As of version 2.0, this gem retains the WinRM name but all powershell calls use the more modern Powershell Remoting Protocol (PSRP) for initializing runspace pools as well as creating and processing powershell pipelines.

Supported Ruby Versions

Ruby 3.0 or higher is required. If you need to use an older version of Ruby you'll need to use a previous version of this gem.

Supported WinRM Versions

WinRM 1.1 is supported, however 2.0 and higher is recommended. See MSDN for information about WinRM versions and supported operating systems.

Install

gem install -r winrm then on the server Enable-PSRemoting -Force (already enabled on server operating systems 2012 and above) as admin

Example

require 'winrm'
opts = { 
  endpoint: 'http://myhost:5985/wsman',
  user: 'administrator',
  password: 'Pass@word1'
}
conn = WinRM::Connection.new(opts)
conn.shell(:powershell) do |shell|
  output = shell.run('$PSVersionTable') do |stdout, stderr|
    STDOUT.print stdout
    STDERR.print stderr
  end
  puts "The script exited with exit code #{output.exitcode}"
end

Connection Options

There are various connection options you can specify upon initializing a WinRM connection object:

There are other options that may apply depending on the type of :transport used and are discussed below.

Transports

The transport used governs the authentication method used and the encryption level used for the underlying HTTP communication with the endpoint. The WinRM gem supports the following transport types:

:negotiate

WinRM::Connection.new( 
  endpoint: 'http://myhost:5985/wsman',
  transport: :negotiate,
  user: 'administrator',
  password: 'Pass@word1'
)

The :negotiate transport uses the rubyntlm gem to authenticate with the endpoint using the NTLM protocol. This uses an HTTP based connection but the SOAP message payloads are encrypted. If using HTTP (as opposed to HTTPS) this is the recommended transport. This is also the default transport used if none is specified in the connection options.

:ssl

WinRM::Connection.new( 
  endpoint: 'https://myhost:5986/wsman',
  transport: :ssl,
  user: 'administrator',
  password: 'Pass@word1'
)

The :ssl transport establishes a connection to the winrm endpoint over a secure sockets layer transport encrypting the entire message. Here are some additional connection options available to :ssl connections:

:kerberos

WinRM::Connection.new( 
  endpoint: 'http://myhost:5985/wsman',
  transport: :kerberos,
  realm: 'kerberos_realm'
)

Uses :kerberos to authenticate with the endpoint. These additional connection options may be used:

:plaintext

Note: It is strongly recommended that you use :negotiate instead of :plaintext. As the name infers, the :plaintext transport includes authentication credentials in plain text.

WinRM::Connection.new( 
  endpoint: 'http://myhost:5985/wsman',
  transport: :plaintext,
  user: 'administrator',
  password: 'Pass@word1',
  basic_auth_only: true
)

Additional supported connection options:

Shells

As of the WinRM gem version 2, one creates a shell for executing commands by calling the shell method of a WinRM connection. There are two types of shells available:

Both shells support the same public methods: :open, :close, and run. Note that when given a shell, it is opened automatically upon executing the first command via :run. Further, close is called automatically when a shell is garbage collected or when using a shell from a block. However, it is always a good idea to proactively close a shell.

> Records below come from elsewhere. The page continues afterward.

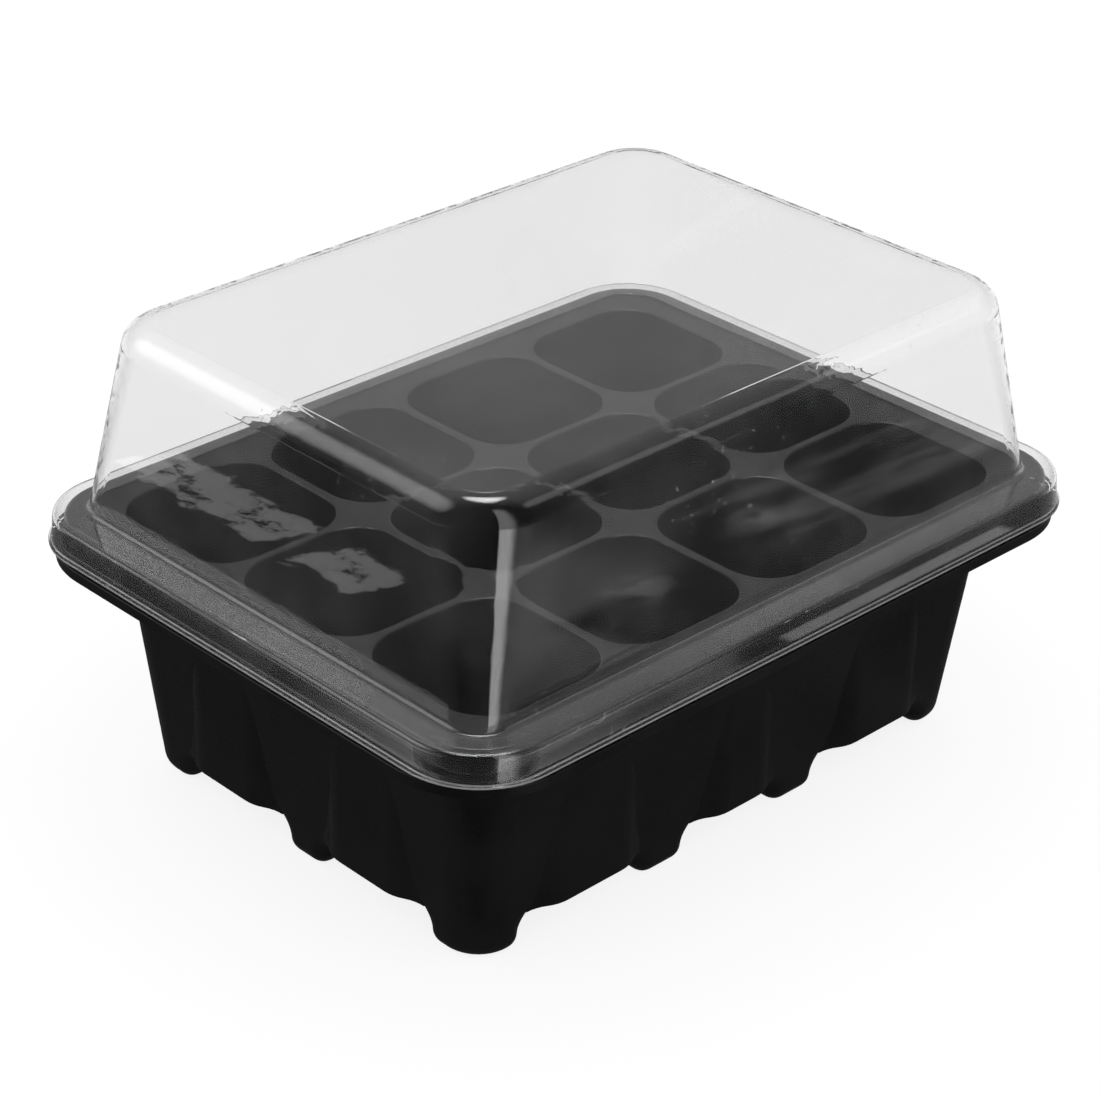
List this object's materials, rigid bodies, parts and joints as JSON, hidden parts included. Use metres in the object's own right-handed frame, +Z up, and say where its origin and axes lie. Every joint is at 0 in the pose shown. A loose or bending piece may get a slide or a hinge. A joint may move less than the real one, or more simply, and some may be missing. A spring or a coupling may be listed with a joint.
{
  "type": "humidity dome tray",
  "caption": "Small seed propagator: clear lift-off dome over a black planting-cell insert that nests in a black drip tray with small feet.",
  "frame": {"origin": "on the ground under the centre of the tray, level with the underside of the feet", "axes": "+Z up, +X along the long side of the tray, +Y along the short side"},
  "size_m": [0.18, 0.14, 0.103],
  "materials": {
    "black_base": "semi-gloss thermoformed black sheet",
    "black_insert": "semi-gloss thermoformed black sheet",
    "clear_dome": "clear thermoformed plastic sheet, glossy, faint haze"
  },
  "bodies": {
    "base": {"base_tray": "black_base"},
    "insert": {"cell_tray": "black_insert"},
    "cover": {"dome": "clear_dome"}
  },
  "joints": [
    {"name": "insert_lift", "type": "slide", "parent": "base", "child": "insert", "axis": [0, 0, 1], "range_m": [0, 0.07]},
    {"name": "dome_lift", "type": "slide", "parent": "insert", "child": "cover", "axis": [0, 0, 1], "range_m": [0, 0.12]}
  ]
}
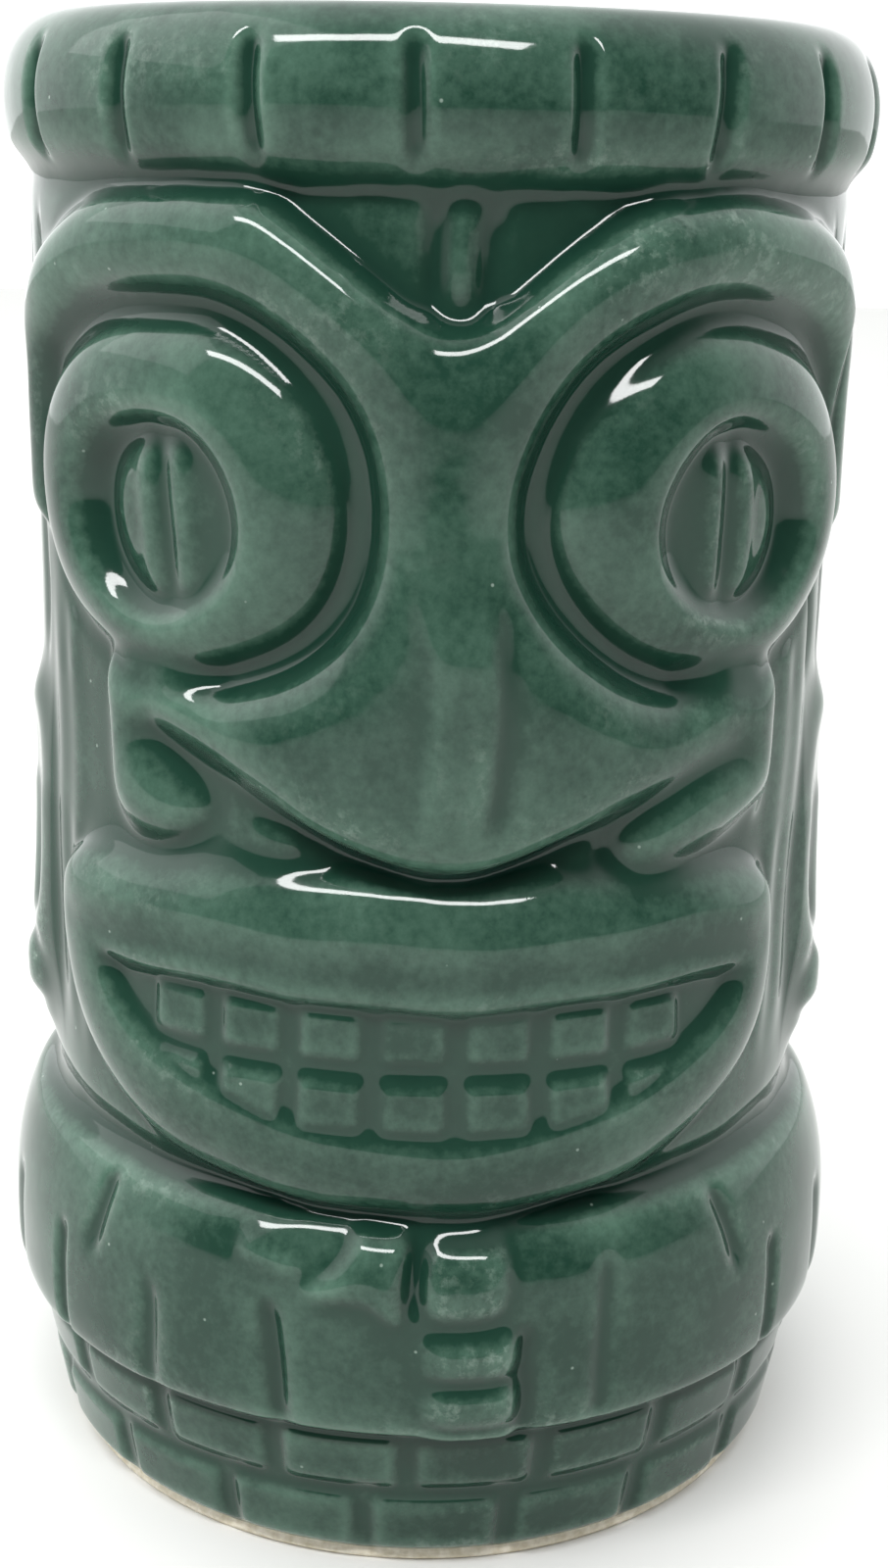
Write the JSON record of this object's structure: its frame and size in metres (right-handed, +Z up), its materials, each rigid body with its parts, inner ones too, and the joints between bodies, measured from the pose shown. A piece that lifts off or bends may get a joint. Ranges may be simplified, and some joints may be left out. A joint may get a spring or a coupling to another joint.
{
  "type": "tiki mug",
  "caption": "Tall glazed ceramic mug carved as a mask, with round eyes, bared teeth, a rolled rim band, a belly and a brick base.",
  "frame": {"origin": "centre of the foot ring, on the surface the mug stands on", "axes": "+Z up along the cup's axis to the lip; the carved face looks along -Y, its own left-hand side is at -X as seen from the front"},
  "size_m": [0.0948, 0.0954, 0.155],
  "materials": {
    "bare_clay": "fired, unglazed, fine grained cream clay",
    "outer_glaze": "glossy dark green glaze, darker where it pools and paler on edges",
    "inner_glaze": "glossy green lining glaze",
    "underside_glaze": "glossy green glaze, thinner and duller than outside"
  },
  "bodies": {
    "root": {"clay_body": "bare_clay", "outer_glaze": "outer_glaze", "inner_glaze": "inner_glaze", "underside_glaze": "underside_glaze"}
  },
  "joints": []
}
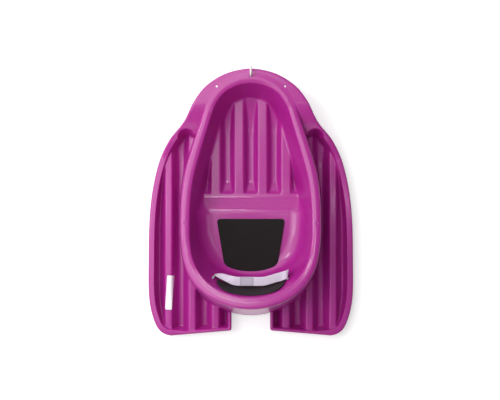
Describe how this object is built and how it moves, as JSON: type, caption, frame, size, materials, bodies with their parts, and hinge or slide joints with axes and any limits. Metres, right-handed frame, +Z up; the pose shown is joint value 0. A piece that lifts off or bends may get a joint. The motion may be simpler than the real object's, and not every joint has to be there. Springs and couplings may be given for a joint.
{
  "type": "baby pull sled",
  "caption": "Moulded plastic baby sled with an egg-shaped tub seat, high backrest, ribbed wings, foam pads, hook-and-loop lap belt and a tow rope coiled under its nose.",
  "frame": {"origin": "on the ground, under the middle of the moulding's length and width", "axes": "+Y forward to the nose, +X to the rider's right, +Z up"},
  "size_m": [0.5958, 0.779, 0.2193],
  "materials": {
    "shell": "glossy moulded pink",
    "seat_foam": "matte closed-cell foam",
    "back_foam": "matte closed-cell foam",
    "webbing": "woven",
    "tape": "hook-and-loop pile",
    "rope": "braided",
    "tie": "woven strap"
  },
  "bodies": {
    "sled": {"sled_shell": "shell", "seat_pad": "seat_foam", "back_pad": "back_foam", "belt_left": "webbing", "loop_tape": "tape", "rope_stopper_knot": "rope", "tow_rope": "rope", "tow_rope_coil": "rope", "rope_end_knot": "rope", "coil_tie": "tie"},
    "belt_flap": {"belt_right": "webbing", "hook_tape": "tape"}
  },
  "joints": [
    {"name": "belt_opening", "type": "hinge", "parent": "sled", "child": "belt_flap", "pos_m": [0.085, -0.2022, 0.165], "axis": [-0.1182, 0.993, 0], "range_deg": [0, 75]}
  ]
}
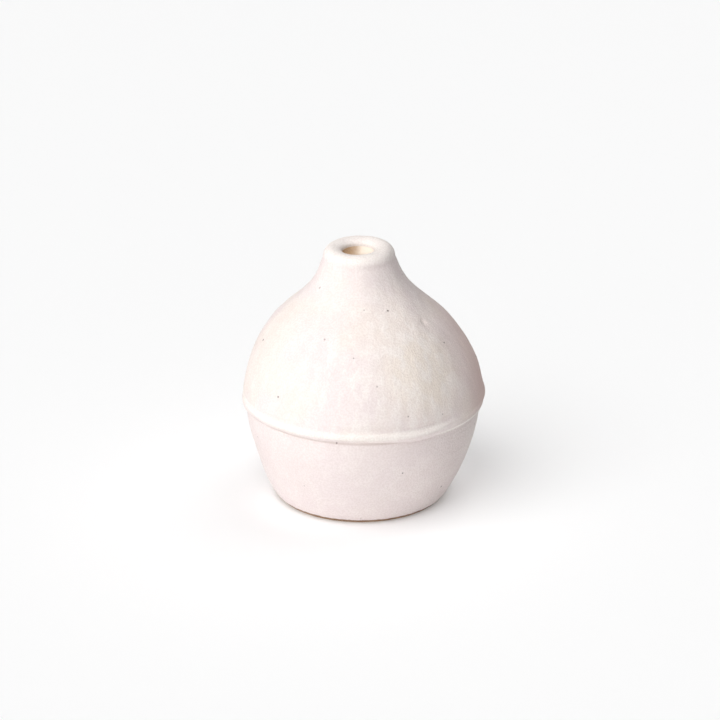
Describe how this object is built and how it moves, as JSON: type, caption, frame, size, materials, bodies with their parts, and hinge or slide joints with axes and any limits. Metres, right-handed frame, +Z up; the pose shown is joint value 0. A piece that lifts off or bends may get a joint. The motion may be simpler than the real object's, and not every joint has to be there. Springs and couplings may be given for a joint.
{
  "type": "ceramic bud vase",
  "caption": "Small round-bellied bud vase with a raised seam ring, a sloping shoulder and a thick neck pierced by a narrow stem hole, in matt white engobe over buff clay.",
  "frame": {"origin": "centre of the flat underside of the foot, on the surface the vase stands on", "axes": "+Z up along the axis of the body, neck and stem hole; the vase is round, so X and Y are alike"},
  "size_m": [0.0752, 0.0752, 0.0796],
  "materials": {
    "clay": "unglazed buff stoneware, dry",
    "slip": "joining slip of the same clay, dry",
    "engobe": "matt white engobe with fine grain and small iron specks",
    "liner": "thin satin clear glaze over buff clay"
  },
  "bodies": {
    "root": {"lower_bowl": "clay", "seam_slip": "slip", "seam_bead": "clay", "upper_dome": "clay", "neck_slip": "slip", "neck_collar": "clay", "engobe_coat": "engobe", "liner_glaze": "liner"}
  },
  "joints": []
}
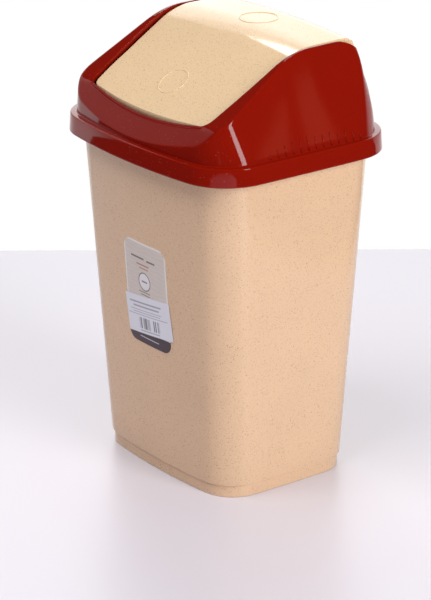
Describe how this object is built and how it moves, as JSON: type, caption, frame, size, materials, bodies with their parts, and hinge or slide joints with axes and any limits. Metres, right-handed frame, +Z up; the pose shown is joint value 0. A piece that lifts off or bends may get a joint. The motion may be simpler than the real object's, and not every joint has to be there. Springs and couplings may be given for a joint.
{
  "type": "swing-lid bin",
  "caption": "Small tapered kitchen bin with a lift-off domed cover and a free-swinging curved flap that opens when it is pushed.",
  "frame": {"origin": "centre of the footprint, on the surface that the bin stands on", "axes": "+Z up; -Y the labelled front, where the flap is pushed; +X to the right of someone facing the back"},
  "size_m": [0.204, 0.1776, 0.3306],
  "materials": {
    "bin_plastic": "speckled semi-gloss beige",
    "cover_plastic": "glossy brick red",
    "flap_plastic": "speckled semi-gloss beige",
    "label_paper": "printed film, satin",
    "sticker_paper": "white coated paper"
  },
  "bodies": {
    "bin": {"bin_body": "bin_plastic", "product_label": "label_paper", "barcode_sticker": "sticker_paper"},
    "cover": {"lid_cover": "cover_plastic"},
    "flap": {"swing_flap": "flap_plastic"}
  },
  "joints": [
    {"name": "cover_lift", "type": "slide", "parent": "bin", "child": "cover", "axis": [0, 0, 1], "range_m": [0, 0.12]},
    {"name": "flap_swing", "type": "hinge", "parent": "cover", "child": "flap", "pos_m": [0, 0.0098, 0.3143], "axis": [1, 0, 0], "range_deg": [0, 75]}
  ]
}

Shell options supported by the :cmd shell

shell_opts = {
  env_vars: { 'FOO' => 'BAR' }
}
conn = WinRM::Connection.new(opts)
shell = conn.shell(:cmd, shell_opts)

The :cmd shell supports a number of shell options that you can specify for the shell. There are safe defaults for all shell options and chances are that you will not need to override any of them. The available options are listed below.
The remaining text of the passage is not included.